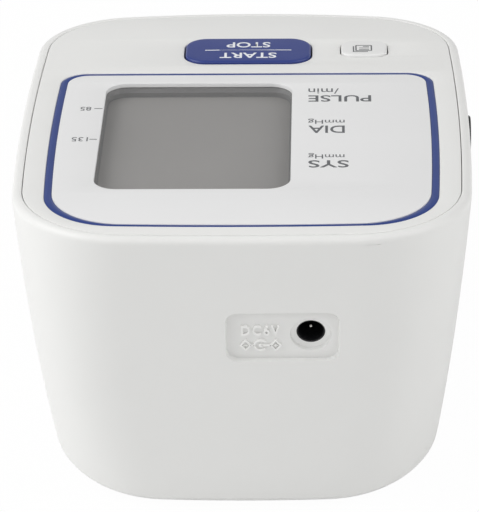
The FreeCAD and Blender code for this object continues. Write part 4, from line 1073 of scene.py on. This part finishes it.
@dataclass
class Face:
    """Top cover with the blue ring, the white panel and the two keys."""

    cover_inset: float = 2.47
    cover_thick: float = 3.0
    panel_thick: float = 1.0
    ring_gap: float = 0.05          # gap between the ring and what lies next to it
    skirt: tuple = (1.8, -8.8)      # thickness of the cover's skirt and height of its lower end
    crown: float = 0.20             # how far the band's top falls from its middle line to its edges
    band_rows: tuple = (-0.22, -0.95)   # heights of the band's edge and of its foot
    window: tuple = WINDOW
    start: Key = field(default_factory=lambda: Key(
        "start_stop_cap", 0.0, -40.4, 30.0, 15.0, 5.1, Body.START, BUTTON_BLUE, "button_blue",
        "start_stop_button"))
    memory: Key = field(default_factory=lambda: Key(
        "memory_cap", -27.8, -41.4, 11.0, 9.2, 3.0, Body.MEMORY, BUTTON_WHITE, "button_white",
        "memory_button", gap=(0.26, 0.12)))

    def cover(self) -> None:
        """Face plate around the ring, with the openings of the keys."""
        rim = FACE_RIM.loop(even_shares(40, 28))
        ring = RING.loop(even_shares(30, 20)).inset(-self.ring_gap)
        holes = [ring] + [key.loop(*key.gap).points for key in (self.start, self.memory)]
        outer = rim.inset(self.cover_inset)
        mesh = flat_plate(outer, holes, 0.0, self.cover_thick, FACE, bevel=0.22)
        finished("cover_plate", mesh, CASE_ABS, Body.CASE, "case_white", "top_cover")
        wide, low = self.skirt
        top, inner = -self.cover_thick + 0.3, self.cover_inset + wide
        rows = [(rim.inset(inset), w) for inset, w in ((self.cover_inset, top), (self.cover_inset, low),
                                                       (inner, low), (inner, top))]
        mesh = layered(FACE, rows, sharp=30.0)
        finished("cover_skirt", mesh, CASE_ABS, Body.CASE, "case_white", "top_cover")

    def ring(self) -> None:
        """Blue band: from inner to outer line, with its top raised along the middle.

        The top falls by the crown times the square of the share off its middle line.
        """
        outer, inner = (line.loop(even_shares(60, 28)).points for line in (RING, RING_INNER))
        edge, foot = self.band_rows
        rows = [(1.0, foot), (1.0, edge)]
        rows += [(0.5 + 0.5 * a, -self.crown * a * a) for a in np.linspace(1, -1, 11)]
        rows += [(0.0, edge), (0.0, foot)]
        mesh = layered(FACE, [(outer + (inner - outer) * share, w) for share, w in rows], sharp=40.0)
        finished("trim_band", mesh, RING_LACQUER, Body.CASE, "ring_blue", "trim_ring")

    def panel(self) -> None:
        """White sheet inside the ring, open over the display."""
        outer = RING_INNER.loop(even_shares(30, 20)).inset(self.ring_gap)
        hole = rounded_rectangle(*self.window, corner=16, side=8).points
        mesh = flat_plate(outer, [hole], 0.0, self.panel_thick, FACE, bevel=0.10)
        finished("panel_sheet", mesh, PANEL_SHEET, Body.CASE, "panel_white", "display_panel")

    def build(self) -> None:
        """Make the face's pieces."""
        self.cover()
        self.ring()
        self.panel()
        self.start.build()
        self.memory.build()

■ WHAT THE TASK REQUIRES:
Every line of the data above should be copied exactly.

■ THE ANSWER:
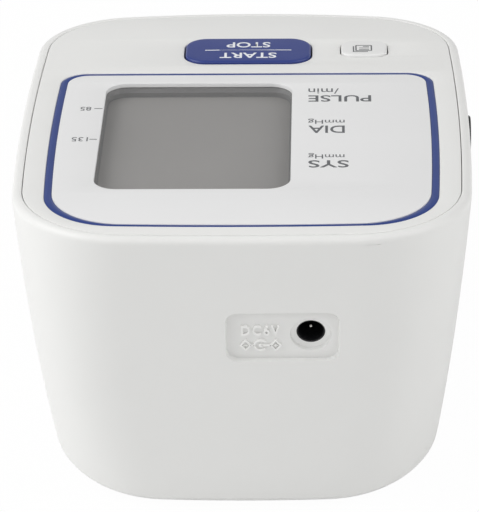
The FreeCAD and Blender code for this object continues. Write part 4, from line 1073 of scene.py on. This part finishes it.
@dataclass
class Face:
    """Top cover with the blue ring, the white panel and the two keys."""

    cover_inset: float = 2.47
    cover_thick: float = 3.0
    panel_thick: float = 1.0
    ring_gap: float = 0.05          # gap between the ring and what lies next to it
    skirt: tuple = (1.8, -8.8)      # thickness of the cover's skirt and height of its lower end
    crown: float = 0.20             # how far the band's top falls from its middle line to its edges
    band_rows: tuple = (-0.22, -0.95)   # heights of the band's edge and of its foot
    window: tuple = WINDOW
    start: Key = field(default_factory=lambda: Key(
        "start_stop_cap", 0.0, -40.4, 30.0, 15.0, 5.1, Body.START, BUTTON_BLUE, "button_blue",
        "start_stop_button"))
    memory: Key = field(default_factory=lambda: Key(
        "memory_cap", -27.8, -41.4, 11.0, 9.2, 3.0, Body.MEMORY, BUTTON_WHITE, "button_white",
        "memory_button", gap=(0.26, 0.12)))

    def cover(self) -> None:
        """Face plate around the ring, with the openings of the keys."""
        rim = FACE_RIM.loop(even_shares(40, 28))
        ring = RING.loop(even_shares(30, 20)).inset(-self.ring_gap)
        holes = [ring] + [key.loop(*key.gap).points for key in (self.start, self.memory)]
        outer = rim.inset(self.cover_inset)
        mesh = flat_plate(outer, holes, 0.0, self.cover_thick, FACE, bevel=0.22)
        finished("cover_plate", mesh, CASE_ABS, Body.CASE, "case_white", "top_cover")
        wide, low = self.skirt
        top, inner = -self.cover_thick + 0.3, self.cover_inset + wide
        rows = [(rim.inset(inset), w) for inset, w in ((self.cover_inset, top), (self.cover_inset, low),
                                                       (inner, low), (inner, top))]
        mesh = layered(FACE, rows, sharp=30.0)
        finished("cover_skirt", mesh, CASE_ABS, Body.CASE, "case_white", "top_cover")

    def ring(self) -> None:
        """Blue band: from inner to outer line, with its top raised along the middle.

        The top falls by the crown times the square of the share off its middle line.
        """
        outer, inner = (line.loop(even_shares(60, 28)).points for line in (RING, RING_INNER))
        edge, foot = self.band_rows
        rows = [(1.0, foot), (1.0, edge)]
        rows += [(0.5 + 0.5 * a, -self.crown * a * a) for a in np.linspace(1, -1, 11)]
        rows += [(0.0, edge), (0.0, foot)]
        mesh = layered(FACE, [(outer + (inner - outer) * share, w) for share, w in rows], sharp=40.0)
        finished("trim_band", mesh, RING_LACQUER, Body.CASE, "ring_blue", "trim_ring")

    def panel(self) -> None:
        """White sheet inside the ring, open over the display."""
        outer = RING_INNER.loop(even_shares(30, 20)).inset(self.ring_gap)
        hole = rounded_rectangle(*self.window, corner=16, side=8).points
        mesh = flat_plate(outer, [hole], 0.0, self.panel_thick, FACE, bevel=0.10)
        finished("panel_sheet", mesh, PANEL_SHEET, Body.CASE, "panel_white", "display_panel")

    def build(self) -> None:
        """Make the face's pieces."""
        self.cover()
        self.ring()
        self.panel()
        self.start.build()
        self.memory.build()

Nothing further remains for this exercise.